By 2013, the widening had reached Ocotlán. About 350 million pesos was spent on the work that year, and two grade-separated crossings were added. The Santa Rosa–Ocotlán section, about 48 km long, was inaugurated as a four-lane road with three interchanges, three vehicular overpasses and pedestrian crossings. Then-transport secretary Gerardo Ruiz Esparza said the widening was expected to reduce the risk of accidents by about 70 percent.

Accidents and maintenance problems have continued to be reported on the route. Local news outlets reported a multi-vehicle collision at kilometer 38 in Poncitlán in December 2023 that injured eight people, as well as a fatal crash on the La Barca–Ocotlán section in October 2025. In 2024, the federal finance ministry withheld road-maintenance funds that had been budgeted for the year. Federal deputy Omar Borboa Becerra told the Comisión Permanente that the reduction led to the cancellation of federal road-conservation tenders nationwide. Jalisco's state government has also reported a decline in federal conservation spending on the state's roads between 2019 and 2023. In January 2025, El Informador reported that about 36 percent of Jalisco's federal roads were in good condition at that time.
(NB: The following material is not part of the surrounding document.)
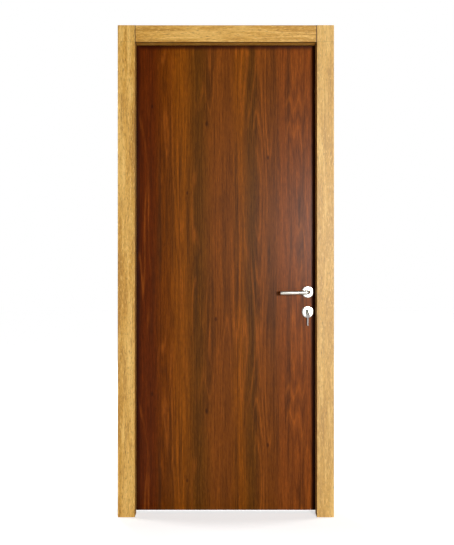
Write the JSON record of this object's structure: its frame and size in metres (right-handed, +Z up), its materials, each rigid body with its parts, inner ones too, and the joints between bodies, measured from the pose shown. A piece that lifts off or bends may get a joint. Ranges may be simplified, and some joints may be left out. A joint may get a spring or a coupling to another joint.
{
  "type": "interior wooden door set",
  "caption": "Interior timber door in a rebated frame with flat casings; the leaf swings on butt hinges and has a lever latch and a keyed dead bolt.",
  "frame": {"origin": "on the wall face of the hinge jamb lining, at floor level and half way through the wall", "axes": "+X along the wall from the hinge jamb to the lock jamb, +Y through the wall away from the push side and towards the side the leaf opens to, +Z up"},
  "size_m": [0.9715, 0.1635, 2.167],
  "materials": {
    "oak_laminate": "light oak laminate, satin",
    "walnut_laminate": "dark walnut laminate, low sheen",
    "leaf_edge_timber": "dark edge band",
    "core_board": "tubular chipboard",
    "seal_rubber": "soft brown rubber",
    "satin_steel": "satin",
    "brushed_lever_steel": "brushed",
    "cylinder_metal": "satin nickel",
    "key_metal": "nickel plated"
  },
  "bodies": {
    "frame": {"hinge_jamb_lining": "oak_laminate", "lock_jamb_lining": "oak_laminate", "head_lining": "oak_laminate", "hinge_casing_front": "oak_laminate", "lock_casing_front": "oak_laminate", "head_casing_front": "oak_laminate", "hinge_casing_back": "oak_laminate", "lock_casing_back": "oak_laminate", "head_casing_back": "oak_laminate", "hinge_jamb_seal": "seal_rubber", "lock_jamb_seal": "seal_rubber", "head_seal": "seal_rubber", "bottom_hinge_frame_leaf": "satin_steel", "bottom_hinge_pin": "satin_steel", "middle_hinge_frame_leaf": "satin_steel", "middle_hinge_pin": "satin_steel", "top_hinge_frame_leaf": "satin_steel", "top_hinge_pin": "satin_steel", "strike_plate": "satin_steel"},
    "leaf": {"front_skin": "walnut_laminate", "back_skin": "walnut_laminate", "hinge_stile": "leaf_edge_timber", "lock_stile": "leaf_edge_timber", "top_rail": "leaf_edge_timber", "bottom_rail": "leaf_edge_timber", "leaf_core": "core_board", "lock_case": "satin_steel", "lock_forend": "satin_steel", "front_lever_rose": "brushed_lever_steel", "back_lever_rose": "brushed_lever_steel", "front_key_rose": "brushed_lever_steel", "back_key_rose": "brushed_lever_steel", "cylinder_body": "cylinder_metal", "bottom_hinge_door_leaf": "satin_steel", "middle_hinge_door_leaf": "satin_steel", "top_hinge_door_leaf": "satin_steel"},
    "lever_set": {"spindle": "satin_steel", "front_lever": "brushed_lever_steel", "back_lever": "brushed_lever_steel"},
    "latch": {"latch_bolt": "satin_steel"},
    "dead_bolt": {"dead_bolt": "satin_steel"},
    "turning_key": {"cylinder_plug": "cylinder_metal", "key_in_lock": "key_metal"},
    "hanging_keys": {"key_ring": "key_metal", "spare_key": "key_metal"}
  },
  "joints": [
    {"name": "leaf_swing", "type": "hinge", "parent": "frame", "child": "leaf", "pos_m": [0.0245, 0.052, 1], "axis": [0, 0, 1], "range_deg": [0, 110]},
    {"name": "lever_turn", "type": "hinge", "parent": "leaf", "child": "lever_set", "pos_m": [0.802, 0.025, 0.983], "axis": [0, -1, 0], "range_deg": [0, 40], "stiffness_Nm_per_rad": 1.5, "springref_deg": -28.65},
    {"name": "latch_slide", "type": "slide", "parent": "leaf", "child": "latch", "axis": [-1, 0, 0], "range_m": [0, 0.012]},
    {"name": "key_turn", "type": "hinge", "parent": "leaf", "child": "turning_key", "pos_m": [0.802, -0.005, 0.898], "axis": [0, 1, 0], "range_deg": [0, 360]},
    {"name": "dead_bolt_slide", "type": "slide", "parent": "leaf", "child": "dead_bolt", "axis": [1, 0, 0], "range_m": [0, 0.02]},
    {"name": "ring_swing", "type": "hinge", "parent": "leaf", "child": "hanging_keys", "pos_m": [0.802, -0.0114, 0.9021], "axis": [-1, 0, 0], "range_deg": [0, 15]}
  ],
  "couplings": [
    {"joint": "latch_slide", "follows": "lever_turn", "m_per_rad": 0.017188},
    {"joint": "key_turn", "follows": "dead_bolt_slide", "rad_per_m": 314.16}
  ]
}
Fed. 35 connects the Guadalajara metropolitan area, including the Santa Rosa industrial corridor in Ixtlahuacán de los Membrillos, with the Ciénega region around Lake Chapala. It also serves Ocotlán's furniture industry and provides an alternative to the Guadalajara–La Barca toll highway, Fed. 15D.

==Nuevo León segment==

Fed. 35 in Nuevo León runs for 93 km (57.8 mi) between Montemorelos and China, Nuevo León, passing through General Terán. The highway follows the Pilón river valley and ends at China near the El Cuchillo reservoir on the Río San Juan.

Traffic is heaviest near Montemorelos and decreases toward China. The 2025 SICT traffic counts recorded about 10,600 vehicles per day near Montemorelos, 2,500 near General Terán and 2,000 near China.
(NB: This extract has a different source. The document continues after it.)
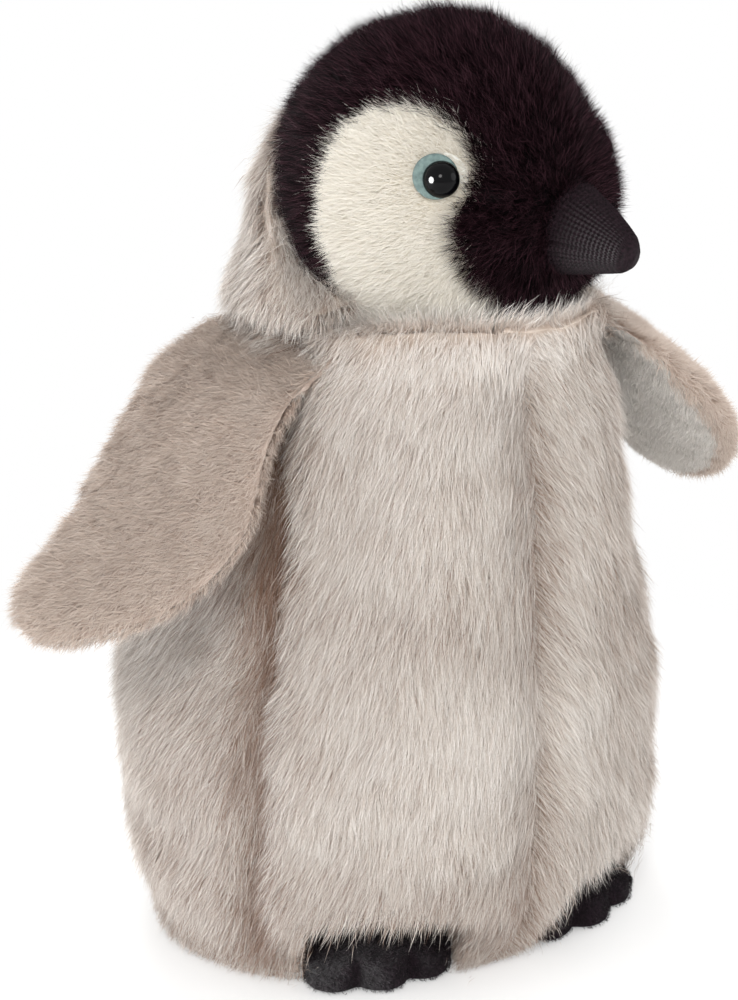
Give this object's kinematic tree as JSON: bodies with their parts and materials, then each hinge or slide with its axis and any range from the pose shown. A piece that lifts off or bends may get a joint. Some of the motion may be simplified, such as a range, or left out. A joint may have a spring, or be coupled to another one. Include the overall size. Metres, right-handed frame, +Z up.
{
  "type": "plush penguin",
  "caption": "Standing plush penguin with long pile, wings held out, black head with pale cheeks, knitted beak, glossy eyes and felt feet on a flat base.",
  "frame": {"origin": "centre of the flat base, on the surface the toy stands on", "axes": "+Z up through the head, -Y the way the belly faces, +X the toy's own left"},
  "size_m": [0.2117, 0.144, 0.2355],
  "materials": {
    "body_plush": "long pile plush",
    "base_plush": "short pile plush",
    "head_plush": "long pile plush",
    "face_plush": "long pile plush",
    "wing_outer_plush": "short pile plush",
    "wing_inner_plush": "short pile plush",
    "beak_knit": "ribbed knit",
    "foot_felt": "short nap",
    "eye_felt": "felt",
    "eye_gloss": "polished",
    "eye_washer": "plain",
    "filling": "loose fibre",
    "pellet_cloth": "woven",
    "pellets": "plain"
  },
  "bodies": {
    "torso": {"front_panel_left": "body_plush", "front_panel_right": "body_plush", "back_panel_left": "body_plush", "back_panel_right": "body_plush", "base_panel": "base_plush", "torso_filling": "filling", "pellet_bag": "pellet_cloth", "pellets": "pellets"},
    "neck": {"nape_panel_left": "body_plush", "nape_panel_right": "body_plush", "neck_filling": "filling"},
    "head": {"crown_panel": "head_plush", "muzzle_panel": "head_plush", "cheek_panel_left": "face_plush", "cheek_panel_right": "face_plush", "head_filling": "filling", "beak_upper": "beak_knit", "beak_lower": "beak_knit", "beak_filling": "filling", "eye_left": "eye_gloss", "eye_right": "eye_gloss", "eye_felt_left": "eye_felt", "eye_felt_right": "eye_felt", "eye_washer_left": "eye_washer", "eye_washer_right": "eye_washer"},
    "wing_left": {"wing_outer_left": "wing_outer_plush", "wing_inner_left": "wing_inner_plush", "wing_filling_left": "filling"},
    "wing_right": {"wing_outer_right": "wing_outer_plush", "wing_inner_right": "wing_inner_plush", "wing_filling_right": "filling"},
    "foot_left": {"foot_top_left": "foot_felt", "foot_sole_left": "foot_felt", "foot_filling_left": "filling"},
    "foot_right": {"foot_top_right": "foot_felt", "foot_sole_right": "foot_felt", "foot_filling_right": "filling"}
  },
  "joints": [
    {"name": "head_turn", "type": "hinge", "parent": "torso", "child": "neck", "pos_m": [0, -0.02483, 0.19401], "axis": [0, 0.1668, 0.986], "range_deg": [-50, 15], "stiffness_Nm_per_rad": 0.06},
    {"name": "head_nod", "type": "hinge", "parent": "neck", "child": "head", "pos_m": [0, -0.02483, 0.19401], "axis": [0.9397, 0.3372, -0.057], "range_deg": [-12, 10], "stiffness_Nm_per_rad": 0.08},
    {"name": "wing_left", "type": "hinge", "parent": "torso", "child": "wing_left", "pos_m": [0.04653, -0.019, 0.1595], "axis": [0.5592, -0.829, 0], "range_deg": [-2, 17], "stiffness_Nm_per_rad": 0.015},
    {"name": "wing_right", "type": "hinge", "parent": "torso", "child": "wing_right", "pos_m": [-0.04653, -0.019, 0.1595], "axis": [0.0349, 0.9994, 0], "range_deg": [-6, 36], "stiffness_Nm_per_rad": 0.015},
    {"name": "foot_left", "type": "hinge", "parent": "torso", "child": "foot_left", "pos_m": [0.02096, -0.01255, 0.0003], "axis": [-0.9659, -0.2588, 0], "range_deg": [0, 10], "stiffness_Nm_per_rad": 0.02},
    {"name": "foot_right", "type": "hinge", "parent": "torso", "child": "foot_right", "pos_m": [-0.02096, -0.01255, 0.0003], "axis": [-0.9659, 0.2588, 0], "range_deg": [0, 10], "stiffness_Nm_per_rad": 0.02}
  ]
}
The Montemorelos–General Terán section is locally associated with some of the earliest road-paving work in the region. Local histories of Montemorelos and General Terán state that the road was paved in the 1920s to provide access to property owned by President Plutarco Elías Calles near General Terán. According to these accounts, Calles travelled by train to Montemorelos and then continued by automobile, with paving beginning around 1922 and extending in 1926. This account is not corroborated by the national histories of Mexico's paved-road network, which identify the México–Puebla road, inaugurated in 1926, and the Laredo–Monterrey road, inaugurated in 1928, as early milestones in the country's highway development.

The Montemorelos–General Terán–China route crosses Nuevo León's main citrus-growing region. Montemorelos, General Terán and Cadereyta Jiménez together account for about 80 percent of the state's citrus harvest, producing roughly 355,000 tonnes of oranges, mandarins and grapefruit each year, according to state agricultural data. General Terán also produces maize, beans, wheat and sorghum and has cattle ranching. It received Pueblo Mágico status in 2023.

China is located near the Cuchillo-Solidaridad reservoir on the Río San Juan. The reservoir was inaugurated in October 1994 and supplies water to the Monterrey metropolitan area through an aqueduct roughly 110 km long.

The Nuevo León government has carried out rehabilitation work on the nearby China–Méndez road and is developing the Carretera Interserrana, a separate highway intended to connect the southern and citrus-growing regions of the state with the Sierra Madre Oriental. The planned highway is 81.459 km long and is being developed as a four-lane, high-standard road.